The most apparent aspect of ‘the Prisoner’ is
that it’s circular, like a journey in a Village taxi. You can go anywhere you
like, just as long as you end up back where you started in the end. The
Prisoner resigns his job, is abducted to The Village. Is put through a number
of tests or ordeals, he refuses to talk, attempts to escape on a few occasions,
but always ends up back where he started. And this is no better demonstrated
than by ‘Many Happy Returns.’
The
wheels of the Penny Farthing turn, while their spokes point in all directions,
much like the feelers of The Village.
The
Prisoner is a round peg which refuses to fit.
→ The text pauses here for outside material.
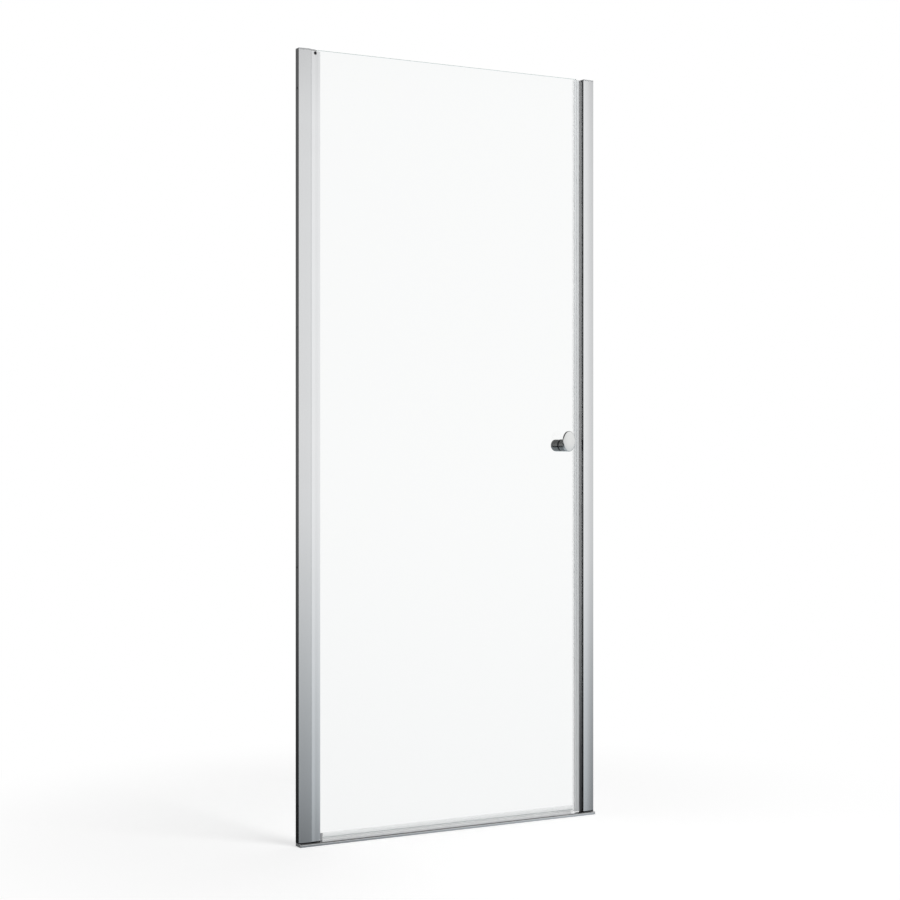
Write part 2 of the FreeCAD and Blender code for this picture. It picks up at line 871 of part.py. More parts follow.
def inner_knob():
    """Round knob on the shower side, with a domed end."""
    knob = knob_rod(knob_radius, inner_start, inner_end)
    knob = knob.makeFillet(inner_knob_round, edges_at(knob, "y", inner_end))
    knob = knob.cut(knob_rod(stud_radius + stud_clearance, inner_start, inner_start + stud_bite))
    y = inner_start + grub_place
    hole = rod(grub_radius + press_gap, V(knob_x, y, knob_z - knob_radius), V(knob_x, y, knob_z))
    return one(knob.cut(hole))


def grub_screw():
    """Set screw in the underside of the inner knob, tight against the stud."""
    y = inner_start + grub_place
    low = V(knob_x, y, knob_z - knob_radius + grub_radius)
    high = V(knob_x, y, knob_z - stud_radius - press_gap)
    body = rod(grub_radius, low, high)
    drive = rod(grub_radius * drive_radius_share, low, low + V(0, 0, grub_radius))
    return one(body.cut(drive))


# ---------------------------------------------------------------------------------------------
# Output
# ---------------------------------------------------------------------------------------------
hinge_profile = wall_profile()
hinge_jamb = jamb()
hinge_pad = foot_pad()

nodes = {
    "hinge_wall_profile": hinge_profile,
    "latch_wall_profile": mirrored(hinge_profile),
    "hinge_jamb": hinge_jamb,
    "latch_jamb": mirrored(hinge_jamb),
    "hinge_wiper_seal": wiper_seal(),
    "strike_gasket": strike_gasket(),
    "strike_magnet": strike_magnet_box(0),
    "hinge_foot_pad": hinge_pad,
    "latch_foot_pad": mirrored(hinge_pad),
    "top_bearing_plate": bearing_plate(),
    "top_bearing_bush": top_bush(),
    "bearing_plate_screws": bearing_plate_screws(),
    "hinge_top_cap": hinge_cap(),
    "latch_top_cap": mirrored(cap_body()),
    "threshold_rail": threshold_rail(),
    "rail_end_caps": rail_end_caps(),
    "bottom_bearing_block": bottom_block(),
    "bottom_bearing_bush": bottom_bush(),
    "bearing_block_screws": bearing_block_screws(),
    "rail_screws": rail_screws(),
    "jamb_screws": jamb_screws(),
    "jamb_screw_covers": jamb_screw_covers(),
    "pivot_profile": pivot_profile(),
    "glass_panel": glass_panel(),
    "front_glazing_gasket": glazing_gasket(-1),
    "rear_glazing_gasket": glazing_gasket(1),
    "glass_setting_block": setting_block(),
    "top_pivot_block": top_plug(),
    "top_pivot_pin": top_pin(),
    "pivot_lock_screw": lock_screw(),
    "bottom_pivot_block": bottom_plug(),
    "bottom_pivot_pin": bottom_pin(),
    "magnetic_seal": magnetic_seal(),
    "door_magnet": door_magnet_box(0),
    "drip_seal": drip_seal(),
    "drip_seal_end": drip_seal_end(),
    "outer_knob_stem": outer_stem(),
    "outer_knob_plate": knob_plate(),
    "knob_plate_screws": knob_plate_screws(),
    "inner_knob": inner_knob(),
    "knob_stud": knob_stud(),
    "knob_sleeve": knob_sleeve(),
    "outer_knob_washer": washer(stem_back),
    "inner_knob_washer": washer(glass_back),
    "knob_grub_screw": grub_screw(),
}

for name, shape in nodes.items():
    save(name, shape)
    print(name, len(shape.Solids), shape.isValid(), round(shape.Volume, 1))
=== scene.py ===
"""Looks of a pivot shower door: aluminium, glass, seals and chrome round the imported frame.

X runs along the door from the hinge wall to the latch wall, -Y faces the bathroom and +Z is up.
"""
import math

import bmesh
import bpy
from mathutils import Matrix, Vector


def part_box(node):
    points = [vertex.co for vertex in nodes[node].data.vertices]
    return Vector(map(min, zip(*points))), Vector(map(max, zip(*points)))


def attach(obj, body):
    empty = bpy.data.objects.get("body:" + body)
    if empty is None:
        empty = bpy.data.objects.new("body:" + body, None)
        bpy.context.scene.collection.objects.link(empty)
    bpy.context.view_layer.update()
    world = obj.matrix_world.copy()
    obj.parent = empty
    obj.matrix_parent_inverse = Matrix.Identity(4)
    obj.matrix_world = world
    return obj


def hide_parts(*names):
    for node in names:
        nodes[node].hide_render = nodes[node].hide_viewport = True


bl_info = {
    "name": "Pivot shower door",
    "version": (1, 0, 0),
    "blender": (4, 5, 0),
    "location": "3D View > Sidebar > Shower Door",
    "description": "Finishes and fine pieces of a pivot shower door in a niche",
    "category": "Object",
}

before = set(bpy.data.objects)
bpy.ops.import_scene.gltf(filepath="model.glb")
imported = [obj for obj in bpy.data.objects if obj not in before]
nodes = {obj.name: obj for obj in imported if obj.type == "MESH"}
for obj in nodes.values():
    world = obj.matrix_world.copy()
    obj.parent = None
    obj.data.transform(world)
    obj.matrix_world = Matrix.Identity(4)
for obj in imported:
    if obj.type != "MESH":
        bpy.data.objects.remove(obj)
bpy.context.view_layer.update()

MM = 0.001

TOUCHING = 0.001 * MM                 # two places nearer than this are one
QUARTER_TURN = math.radians(90.0)
CLEAR_ANGLE = math.radians(40.0)      # an edge sharper than this can be rounded
SMOOTH_ANGLE = math.radians(46.0)     # faces that meet at less are shaded as one surface
FLAT_ANGLE = math.radians(0.4)        # triangles that meet at less are one face
EVEN = (1.0, 1.0, 1.0)                # a pattern that is alike along all three axes
WHITE = (1.0, 1.0, 1.0, 1.0)
ORIGIN = (0.0, 0.0, 0.0)


# ------------------------------------------------------------------------------------------
# Settings that a user would change
# ------------------------------------------------------------------------------------------
def length(name, description, default):
    """A length in metres, shown in the scene's own unit."""
    return bpy.props.FloatProperty(
        name=name, description=description, default=default, unit="LENGTH", precision=5)


def amount(name, description, default, low=0.0, high=1.0):
    """A plain number with its limits."""
    return bpy.props.FloatProperty(
        name=name, description=description, default=default, min=low, max=high, precision=4)


def colour(name, description, default):
    """A colour without alpha."""
    return bpy.props.FloatVectorProperty(
        name=name, description=description, default=default, subtype="COLOR", size=3,
        min=0.0, max=1.0)


def angle(name, description, default):
    """An angle, written in degrees."""
    return bpy.props.FloatProperty(
        name=name, description=description, default=math.radians(default), subtype="ANGLE")


class DoorSizes(bpy.types.PropertyGroup):
    """Small sizes of the pieces that are made here"""
    cap_round: length("Top cap edge", "Radius of the top caps' upper edges", 0.8 * MM)
    pad_round: length("Foot pad edge", "Radius of the foot pads' edges", 0.3 * MM)
    block_round: length("End block edge", "Radius of the drip seal's end block", 0.6 * MM)
    rail_cap_round: length("Rail cap edge", "Radius of the rail caps' outer edges", 0.5 * MM)
    gasket_round: length("Strike gasket edge", "Radius of the gasket's corners", 0.6 * MM)
    glass_arris: length("Glass arris", "Width of the pane's ground edge", 0.7 * MM)
    seal_wall: length("Magnetic seal wall", "Thickness of the vinyl", 0.8 * MM)
    drip_wall: length("Drip seal wall", "Thickness of the vinyl", 0.9 * MM)
    seal_grip: length("Seal grip", "From the middle of the glass to a seal's leg", 3.5 * MM)
    seal_round: length("Seal edge", "Radius of the clear seals' edges", 0.38 * MM)
    screw_round: length("Lock screw edge", "Radius of the lock screw's rim", 0.5 * MM)
    knob_crown: length("Knob crown", "How far the oval plate bulges", 0.9 * MM)
    knob_rim: length("Knob rim", "Radius of the oval plate's edge", 1.3 * MM)


class DoorFinishes(bpy.types.PropertyGroup):
    """Colours of the door's materials"""
    metal: colour("Profiles", "Silver anodised aluminium", (0.93, 0.94, 0.95))
    metal_gloss: amount("Profile roughness", "How blurred the profiles' reflections are", 0.11)
    glass: colour("Glass", "Tint of the pane seen face on", (0.962, 0.970, 0.968))
    glass_edge: colour("Glass edge", "Tint of the pane's polished edges", (0.62, 0.74, 0.71))
    seal: colour("Clear seals", "Translucent soft vinyl", (0.80, 0.82, 0.83))
    seal_thin: amount("Seal lips", "How much the thin lips of the clear seals hide", 0.08)
    seal_thick: amount("Seal body", "How much the drip seal's fin hides", 0.24)
    seal_box: amount("Seal box", "How much the magnetic seal's box hides", 0.95)
    seal_bead: amount("Glazing bead", "How much the glazing gaskets hide", 0.30)
    gasket: colour("Dark gaskets", "Dark grey vinyl of the strike side", (0.022, 0.023, 0.026))
    lock: colour("Lock screw", "Blackened steel", (0.05, 0.05, 0.052))
    black: colour("Black plastic", "Foot pads and pivot blocks", (0.012, 0.012, 0.013))
    grey: colour("Grey plastic", "Caps and end blocks", (0.50, 0.51, 0.52))
    steel: colour("Steel", "Pins, plates and screws", (0.60, 0.60, 0.59))
    chrome: colour("Chrome", "Knob set", (0.88, 0.89, 0.88))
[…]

But thinking about it, it should
be the other way round, that the Prisoner should he a square peg which is then
shaped to fit!
And
‘Fall Out,’ a lasting escape? No, because the Prisoner had ended up where he
began, and is about to make the same mistake all over again. How to break this
vicious circle? Don’t resign in the first place…….unless his resignation had
nothing to do with his abduction to The Village, that having resigned his job
it was nothing more than a coincidence. After all there is no evidence that the
Prisoner’s resignation was the catalyst for his abduction. Remember he was
being watched before he handed in his resignation, what was that, sounded like
a click…what was that, sounded like a click… something in the mirror, or
was it over there? Yes over there too! So the question is, who was watching the
Prisoner and why? Obviously The Village administration had the cameras
installed in the Prisoner’s house, as Number 2 said that the Prisoner had
sneezed himself out of their camera. Was The Village observing the Prisoner as
an independent entity? However, seeing as it's the British behind The Village,
then in fact it was The Prisoner’s own people, who were actually watching him.
Why? Perhaps like ‘A’ and Chambers who became “late” of the Foreign Office, the
Prisoner was about to jump ship, but for a very different reason.